Hertzian cones are most clearly expressed when a blow is delivered straight onto the surface of the stone or glass, well-away from the edge. The area within the contact surface is depressed until the material fails and a crack starts. The crack follows the boundary of the molecules compressed under the indentor. This boundary is cone-shaped with the sides flaring outward at ca. 136º to the direction of force. If there is no ‘free’ face to reflect back the forces controlling the crack—that is, if the blow is away from the edges of the stone—the cone will continue to grow until it runs out of energy and stalls. The cone geometry created by the forces delivered in stone-flaking is relatively consistent, but forensic studies of Hertzian cones created by bullets demonstrate that high-velocity impacts result in more steeply-angled cones.
The amount of force required to for a cone to grow increases exponentially with depth, and on thick materials the force is quickly used up and the crack stops: the cone is embedded as an unseparated cone-shaped crack. Nature often does this when siliceous stones tumble in riverbeds or beaches—bouncing off other stones—and this creates ‘incipient cone cortex’, a type of ‘neocortex’. However, if the blow is struck near the edge of the stone, the radiating force quickly encounters the stone’s outside or ‘free’ face; this causes the crack to change shape to run down the free face. The reconfiguration of the crack from cone-shaped to relatively flat results in what archaeologists call the ‘bulb of percussion’ or ‘bulb of force’ on the ventral surface of the flake. This is how fractures in stone-flaking are initiated ‘conchoidally’ (bending and wedging initiations are quite different from conchoidal initiations).
On thin, fine-grained material like window glass, not much force is required to punch the Hertzian cone right through, creating a hole. The hole of a perfectly-formed cone is usually very small on the struck side of the glass: this is the diameter of the surface area that was depressed by the indentor. The thicker the glass, the larger the hole on the reverse side, because the boundary expands ever-outward at 136º. A cone can form in safety glass, like a windscreen, but a hole is not created and the cone-shaped crack remains embedded, refracting the light. This is because a plastic layer is embedded in the glass and the fracture ends there.
The direction and shape of a conchoidal crack in stone toolmaking is determined by the orientation of the Hertzian cone within the stone. This, in turn, is determined by the location near the core edge where the blow was landed, combined with the orientation of the blow.
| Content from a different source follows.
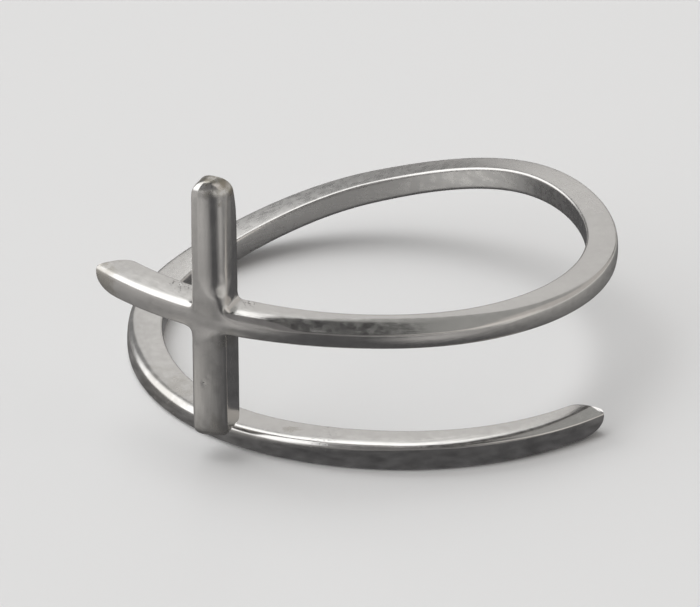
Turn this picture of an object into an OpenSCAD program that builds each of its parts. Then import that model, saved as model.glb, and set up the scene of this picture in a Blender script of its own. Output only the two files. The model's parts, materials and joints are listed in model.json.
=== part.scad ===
// Adjustable wrap ring with an upright cross, cast in silver, lying on its side as it rests on a table.
// One strip of metal makes a turn and a third round the finger and ends in two free tips. Its upper end
// is the cross's short arm, and the upright bar crosses it there. Angles run counter-clockwise, seen from
// above.

/* [Finger hollow] */
// Inner diameter of the round part of the band
hollow_d = 16.4; // [14.8:0.2:18.8]

/* [Band] */
// Least thickness of the band, measured outwards from the finger
band_t = 1.2; // [1:0.05:1.4]
// Least height of the band, measured along the finger
band_h = 0.9; // [0.8:0.05:1.1]
// Radius of the worn edges of the band
edge_r = 0.14; // [0.08:0.02:0.2]
// How high the upper end of the band stands over the table
rise = 5.6; // [5:0.1:6.2]
// Length over which each tip of the band is rounded off
tip_l = 1.25; // [0.8:0.05:1.6]

/* [Upright bar of the cross] */
// Width of the bar
bar_w = 1.35; // [1.2:0.05:1.5]
// Thickness of the bar, measured outwards from the finger
bar_t = 1.5; // [1.4:0.02:1.6]
// Height of the bar's lower end over the table
bar_low = 1.05; // [1.02:0.01:1.2]
// Length of the bar
bar_l = 10.7; // [9:0.1:12]
// How much narrower the bar gets towards its top
bar_taper = 0.08; // [0:0.02:0.2]
// Radius of the long edges of the bar
bar_edge_r = 0.2; // [0.1:0.02:0.3]
// Depth over which the bar's back is worn away towards its top
bar_back_worn = 0.5; // [0.2:0.05:0.6]
// Radius of the hollow corners where the bar crosses the band
web_r = 0.3; // [0.1:0.05:0.5]
// How far the bar's face stands out from the band's
bar_proud = 0.03; // [0.02:0.01:0.05]
// Place of the bar round the band, in degrees
bar_angle = -124.5; // [-126:0.5:-122]
// Lean of the bar along the band, in degrees, positive to the right as seen from outside
bar_lean = -0.2; // [-1:0.1:1]

/* [Hidden] */

first_angle = -149;
last_angle = 320;
angle_step = 3;
tip_rings = 7;
corner_points = 4;
end_rings = 8;
mid_rings = 9;
// Least part of a section that is left at the very tip
tip_rest = 0.12;
// Shares of a section's width and height that an edge and the bevel may take
edge_limit = 0.48;
bevel_limit = 0.62;
// Share of the tip's length over which its inner corner is rounded
tip_in_length = 0.6;
// Share of the band's height and of the tip's length that the tip's lower corner takes
tip_low_share = 0.58;
tip_low_length = 0.75;

// Stations round the band. The columns are the angle in degrees, how far the inner wall flares out from
// the round hollow, the height of the underside as a share of the rise, what the section is thicker and
// higher than the least, how far the bevel of the upper outer edge runs in and down, and how flat it is,
// from a round edge (0) to a flat facet (1).
ANGLE = 0;
FLARE = 1;
LIFT = 2;
THICKER = 3;
HIGHER = 4;
BEVEL_IN = 5;
BEVEL_DOWN = 6;
BEVEL_FLAT = 7;
stations = [
    // angle  flare  lift   thicker higher bevel in, down, flat
    [-165,    3.55,  1.063, 0.20,   0.10,  0.22, 0.22, 0],
    [-130,    2.20,  1.000, 0.25,   0.10,  0.22, 0.20, 0],
    [-121,    1.85,  0.979, 0.21,   0.09,  0.34, 0.32, 0],
    [-114,    1.58,  0.961, 0.15,   0.08,  0.40, 0.37, 0],
    [-107,    1.32,  0.943, 0.10,   0.06,  0.48, 0.33, 1],
    [-95,     0.95,  0.911, 0.03,   0.05,  0.61, 0.30, 1],
    [-85,     0.72,  0.885, 0.02,   0.05,  0.68, 0.30, 1],
    [-72,     0.48,  0.850, 0.03,   0.05,  0.57, 0.28, 1],
    [-50,     0.20,  0.795, 0.06,   0.05,  0.30, 0.22, 0.4],
    [0,       0.00,  0.688, 0.05,   0.05,  0.16, 0.16, 0],
    [45,      0.00,  0.616, 0.00,   0.10,  0.15, 0.15, 0],
    [90,      0.00,  0.321, 0.00,   0.10,  0.15, 0.15, 0],
    [135,     0.00,  0.035, 0.10,   0.10,  0.15, 0.15, 0],
    [180,     0.10,  0.000, 0.20,   0.05,  0.15, 0.15, 0],
    [225,     0.40,  0.000, 0.25,   -0.05, 0.12, 0.15, 0],
    [270,     0.90,  0.000, 0.15,   0.16,  0.22, 0.12, 0],
    [325,     2.23,  0.010, 0.02,   0.04,  0.58, 0.15, 1],
];

// Slope of a column at one station, taken from the stations beside it
function slope(col, i) =
    let (a = max(i - 1, 0), b = min(i + 1, len(stations) - 1))
    (stations[b][col] - stations[a][col]) / (stations[b][ANGLE] - stations[a][ANGLE]);

// Number of the station that starts the stretch round an angle
function stretch(angle, i = 0) =
    i >= len(stations) - 2 || stations[i + 1][ANGLE] >= angle ? i : stretch(angle, i + 1);

// Smooth value of a column at an angle: a cubic between the two stations beside it
function at(col, angle) =
    let (
        i = stretch(angle),
        span = stations[i + 1][ANGLE] - stations[i][ANGLE],
        u = (angle - stations[i][ANGLE]) / span
    )
    stations[i][col] * (1 - u) * (1 - u) * (1 + 2 * u)
    + stations[i + 1][col] * u * u * (3 - 2 * u)
    + span * u * (1 - u) * (slope(col, i) * (1 - u) - slope(col, i + 1) * u);

function inner_r(angle) = hollow_d / 2 + at(FLARE, angle);
function underside(angle) = max(0, rise * at(LIFT, angle));
function thickness(angle) = band_t + at(THICKER, angle);
function height(angle) = band_h + at(HIGHER, angle);
function wall_point(angle) = inner_r(angle) * [cos(angle), sin(angle)];

// Direction square to the band, level and away from the finger
function outward(angle) =
    let (step = 0.5, run = wall_point(angle + step) - wall_point(angle - step))
    [run[1], -run[0]] / norm(run);

// Quarter round of a section: its centre, its radius and the direction that it starts in
function corner(centre, r, start) =
    [for (k = [0:corner_points - 1])
        let (a = start + 90 * k / (corner_points - 1))
        centre + r * [cos(a), sin(a)]];

// Upper outer edge of a section, from the point under the edge to the one inside it
function bevel_edge(edge, in, down, flat) =
    [for (k = [0:corner_points - 1])
        let (
            share = k / (corner_points - 1),
            on_round = [cos(90 * share) - 1, sin(90 * share) - 1],
            on_flat = [-share, share - 1],
            place = on_round * (1 - flat) + on_flat * flat
        )
        edge + [place[0] * in, place[1] * down]];

// Section with three round corners and a bevel. Across runs away from the finger and up runs along it.
function section(across_0, across_1, up_0, up_1, r, bevel_in, bevel_down, flat) =
    let (
        wide = across_1 - across_0,
        high = up_1 - up_0,
        e = min(r, edge_limit * min(wide, high)),
        run_in = min(bevel_in, bevel_limit * wide),
        run_down = min(bevel_down, edge_limit * high)
    )
    concat(
        corner([across_1 - e, up_0 + e], e, -90),
        bevel_edge([across_1, up_1], run_in, run_down, flat),
        corner([across_0 + e, up_1 - e], e, 90),
        corner([across_0 + e, up_0 + e], e, 180)
    );

// Quarter ellipse from tip_rest at the very tip to 1 where the full section starts
function fullness(u) = u >= 1 ? 1 : tip_rest + (1 - tip_rest) * sqrt(1 - (1 - u) * (1 - u));

// Ring of points of the band at an angle, with the distance to the nearer tip
function band_ring(angle, to_tip) =
    let (
        t = thickness(angle),
        h = height(angle),
        low = h * tip_low_share * (1 - fullness(to_tip / (tip_l * tip_low_length))),
        inner = t * (1 - fullness(to_tip / (tip_l * tip_in_length))),
        flat = min(1, max(0, at(BEVEL_FLAT, angle))),
        wall = wall_point(angle),
        out = outward(angle),
        z = underside(angle)
    )
    [for (p = section(inner, t, low, h, edge_r, at(BEVEL_IN, angle), at(BEVEL_DOWN, angle), flat))
        [wall[0] + out[0] * p[0], wall[1] + out[1] * p[0], z + p[1]]];

// Distances from a tip of its rings, closer together towards the tip
tip_places = [for (k = [0:tip_rings - 1]) tip_l * (1 - cos(90 * k / tip_rings))];
function degrees_for(length, angle) = length / (inner_r(angle) + thickness(angle)) * 180 / PI;
first_full = first_angle + degrees_for(tip_l, first_angle);
last_full = last_angle - degrees_for(tip_l, last_angle);
full_rings = round((last_full - first_full) / angle_step);

band_rings = concat(
    [for (d = tip_places) band_ring(first_angle + degrees_for(d, first_angle), d)],
    [for (k = [0:full_rings])
        band_ring(first_full + (last_full - first_full) * k / full_rings, tip_l)],
    [for (k = [tip_rings - 1:-1:0])
        band_ring(last_angle - degrees_for(tip_places[k], last_angle), tip_places[k])]
);

// The bar's frame: the middle of the band's outer face where the bar crosses it
bar_out = outward(bar_angle);
bar_side = [-bar_out[1], bar_out[0]];
bar_face = wall_point(bar_angle) + bar_out * (thickness(bar_angle) + bar_proud);
cross_low = underside(bar_angle);
cross_high = cross_low + height(bar_angle);
bar_high = bar_low + bar_l;
// Height of the rounding at the bar's foot, and how far it takes the sides and the faces in
foot_round = 0.35;
foot_side = 0.27;
foot_face = 0.22;
// How full the bar's top is, and height and depth of the rounding of its front there
top_power = 2.25;
top_front_high = 0.8;
top_front_deep = 0.45;
// Height over which the bar's back is worn away towards its top, and the depth of its last rounding
back_worn_high = 2;
top_back_deep = 0.25;

// How far a quarter ellipse of this depth stands back: all of it at its end (0), nothing at its start (1).
// A power over 2 makes it fuller.
function rounded(deep, u, power = 2) =
    deep * (1 - pow(max(0, 1 - pow(1 - min(1, u), power)), 1 / power));

// Concave widening of the bar near the band: full at the band's edge, nothing past the radius
function web(z) =
    let (gap = max(cross_low - z, z - cross_high, 0))
    gap >= web_r ? 0 : web_r - sqrt(web_r * web_r - (web_r - gap) * (web_r - gap));

// Half width of the bar at a height, and how far its front and back stand in from its full thickness
function bar_half(z) =
    let (
        narrower = bar_taper / 2 * max(0, z - cross_high) / (bar_high - cross_high),
        full = bar_w / 2 - narrower,
        top = rounded(full, (bar_high - z) / full, top_power)
    )
    web(z) + full - top - rounded(foot_side, (z - bar_low) / foot_round);
function foot_inset(z) = rounded(foot_face, (z - bar_low) / foot_round);
function front_inset(z) = foot_inset(z) + rounded(top_front_deep, (bar_high - z) / top_front_high);
function back_inset(z) =
    let (worn = max(0, 1 - (bar_high - z) / back_worn_high))
    foot_inset(z) + rounded(top_back_deep, (bar_high - z) / top_front_high) + bar_back_worn * worn * worn;

function bar_ring(z) =
    let (
        aside = (z - (cross_low + cross_high) / 2) * tan(bar_lean),
        half = bar_half(z),
        back = -bar_t + back_inset(z)
    )
    [for (p = section(-half, half, back, -front_inset(z), bar_edge_r, bar_edge_r, bar_edge_r, 0))
        [bar_face[0] + bar_side[0] * (p[0] + aside) + bar_out[0] * p[1],
         bar_face[1] + bar_side[1] * (p[0] + aside) + bar_out[1] * p[1],
         z]];

// Heights of the bar's rings: close together at both ends and at the hollow corners
top_start = bar_high - bar_w / 2;
top_cut = 0.985;
foot_rings = 4;
foot_start = 0.15;
bar_heights = concat(
    [for (k = [0:foot_rings - 1])
        bar_low + foot_round * (1 - cos(90 * (k + foot_start) / (foot_rings + foot_start)))],
    [for (k = [0:mid_rings]) cross_low - web_r * (1 - k / mid_rings)],
    [for (k = [0:mid_rings]) cross_high + web_r * k / mid_rings],
    [for (k = [0:end_rings]) top_start + bar_w / 2 * top_cut * sin(90 * k / end_rings)]
);
bar_rings = [for (z = bar_heights) bar_ring(z)];

// Origin: the middle of the ring's box, on the table
all_points = concat([for (ring = band_rings) each ring], [for (ring = bar_rings) each ring]);
function middle(axis) =
    let (values = [for (p = all_points) p[axis]])
    (min(values) + max(values)) / 2;
origin = [middle(0), middle(1), 0];

// Closed skin over a row of rings that all have as many points
module skin(rings) {
    n = len(rings[0]);
    last = len(rings) - 1;
    sides = [for (i = [0:last - 1], j = [0:n - 1])
        let (a = i * n + j, b = i * n + (j + 1) % n)
        each [[a, b, a + n], [b, b + n, a + n]]];
    ends = [[for (j = [n - 1:-1:0]) j], [for (j = [0:n - 1]) last * n + j]];
    polyhedron(points = [for (ring = rings) each ring], faces = concat(sides, ends), convexity = 6);
}

module band() skin(band_rings);

module bar() skin(bar_rings);

module cross_ring() color("#b9b9b6")
    translate(-origin)
    union() {
        band();
        bar();
    }

cross_ring();
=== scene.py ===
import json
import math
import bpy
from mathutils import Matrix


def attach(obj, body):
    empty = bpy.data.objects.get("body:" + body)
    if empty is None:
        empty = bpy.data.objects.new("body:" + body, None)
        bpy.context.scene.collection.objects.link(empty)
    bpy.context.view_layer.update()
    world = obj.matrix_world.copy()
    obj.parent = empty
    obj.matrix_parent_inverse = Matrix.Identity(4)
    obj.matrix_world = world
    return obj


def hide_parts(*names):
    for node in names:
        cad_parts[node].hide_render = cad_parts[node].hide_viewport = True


bl_info = {
    "name": "Silver wrap ring with an upright cross",
    "version": (1, 0, 0),
    "blender": (4, 5, 0),
    "location": "3D View > Sidebar > Cross ring",
    "description": "Dresses the packed ring: cast and polished silver, a pale floor and soft studio light",
    "category": "Object",
}

from collections import namedtuple

import bpy
from bpy.props import FloatProperty, FloatVectorProperty, IntProperty, PointerProperty
from mathutils import Quaternion, Vector, noise

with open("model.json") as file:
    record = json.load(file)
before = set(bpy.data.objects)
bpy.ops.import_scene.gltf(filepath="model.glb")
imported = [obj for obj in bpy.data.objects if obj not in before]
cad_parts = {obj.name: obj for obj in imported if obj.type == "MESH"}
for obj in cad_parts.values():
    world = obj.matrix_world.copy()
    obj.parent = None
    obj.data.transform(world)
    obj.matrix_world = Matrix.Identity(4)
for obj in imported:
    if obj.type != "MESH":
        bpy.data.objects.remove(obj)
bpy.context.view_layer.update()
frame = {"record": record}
NODE = "cross_ring"
BODY = "root"
MM = 0.001


def mount_place(name):
    """Place of one of the record's mounts, in the row frame."""
    return Vector(next(m["pos_m"] for m in frame["record"]["mounts"] if m["name"] == name))


FINGER_AXIS = mount_place("finger")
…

It is important to realise, however, that the Hertzian cone proper on a stone flake is usually tiny—about three times longer than the radius of the contact circle, or less than ca. 3 mm long in the majority of cases. Unless the material is very fine-grained, it is difficult to discern the outline of the Hertzian cone on a stone flake. It is also incorrect to say that the bulb of percussion is the same thing as a Hertzian cone; although bulb formation is related to the Hertzian cone, they are different things. Fully-formed Hertzian cones are sometimes encountered on ancient quarry sites where heavy percussion was used to initially break up the rock. They are relatively rare, however, since stoneworkers usually applied even the heaviest of blows close to the edge of the stone. They are more common in rocks broken-up with steel hammers by modern lapidary enthusiasts and geologists, who tend to strike samples near the middle to induce fracture.
Hertzian cones were sometimes deliberately made by traditional stoneworkers to create perforations in stone objects. Recall that the crack initiates at the boundary of the area depressed by the indentor. The resulting hole on the face struck by the indentor is precisely the diameter of the depressed area. Depending on the size of the indentor, the hole might be as small as 1 mm diameter (although the cone flares out to a larger diameter on the opposite side). The trick is landing the blow precisely where it is needed and with enough force to punch out the cone without snapping the stone in half through bending stress. A common approach was to drill or peck part-way or most of the way through the stone from one side, place a punch inside the hole, and strike the punch, popping the cone out the opposite side. A team led by the famous archaeologist and flintknapper Jacques Tixier documented this technique applied by bead-makers at Larsa, Iraq, ca. 1000-3000 BP. A similar technique was used by Aztecs to produce tiny holes in eraillure flakes: a small depression was drilled into the middle of one face, and the hole was punched through with an exceptionally small punch, such as a sliver of bone or a cactus needle. Perforated objects called ‘eccentrics’ were made by the Mayans and Aztecs of Mesoamerica. Their manufacture involved perforating the bifacial blank—perhaps using a variant of the Hertzian cone technique, although there is no direct evidence of this—then enlarging and shaping the margins of the hole by pressure or indirect percussion.
Recent gunflint-makers in Brandon, England, perforated flint flakes to make bracelets and rings to sell to visitors. The hole was initially made by a Hertzian cone and then the inside of the hole was enlarged. The Brandon hole-making technique involved first sectioning a flint nodule to prepare a relatively flat surface. The centre of this surface was given a hard rap with a steel hammer, embedding a Hertzian cone crack into the stone. A flake was next struck so it propagated down this face and travelled around the pre-existing Hertzian cone crack. If the flake came away without breaking, it left the cone stuck to the core face, and the flake had a perforation on its dorsal face. If the flake dove below the limits of the embedded cone, the cone came away with the flake, but it could be punched out afterward by striking at the top of the embedded cone. Modern ‘evil eye’ (nazar boncuğu) glass amulets from Turkey are sometimes perforated using a Hertzian cone technique. The depression on one face is made by the pontil-rod when the glass is still molten. The depression penetrates about half the ornament’s thickness. After the glass cools and hardens, the opposite face is punched through, blowing out a Hertzian cone. The perforations in slate roofing tiles were also made using a Hertzian cone technique, by striking the surface with a pointed hammer. This left a small hole on the struck face and punched out a much larger area from the opposite face. Although the grain in slate prevented the formation of a classic Hertzian cone, the results were analogous. The slate was then flipped over for nailing to the roof purlins—the blown-out concavity acted as a countersink for the nail so that the overlapping slate did not come into contact with the underlying nail’s head.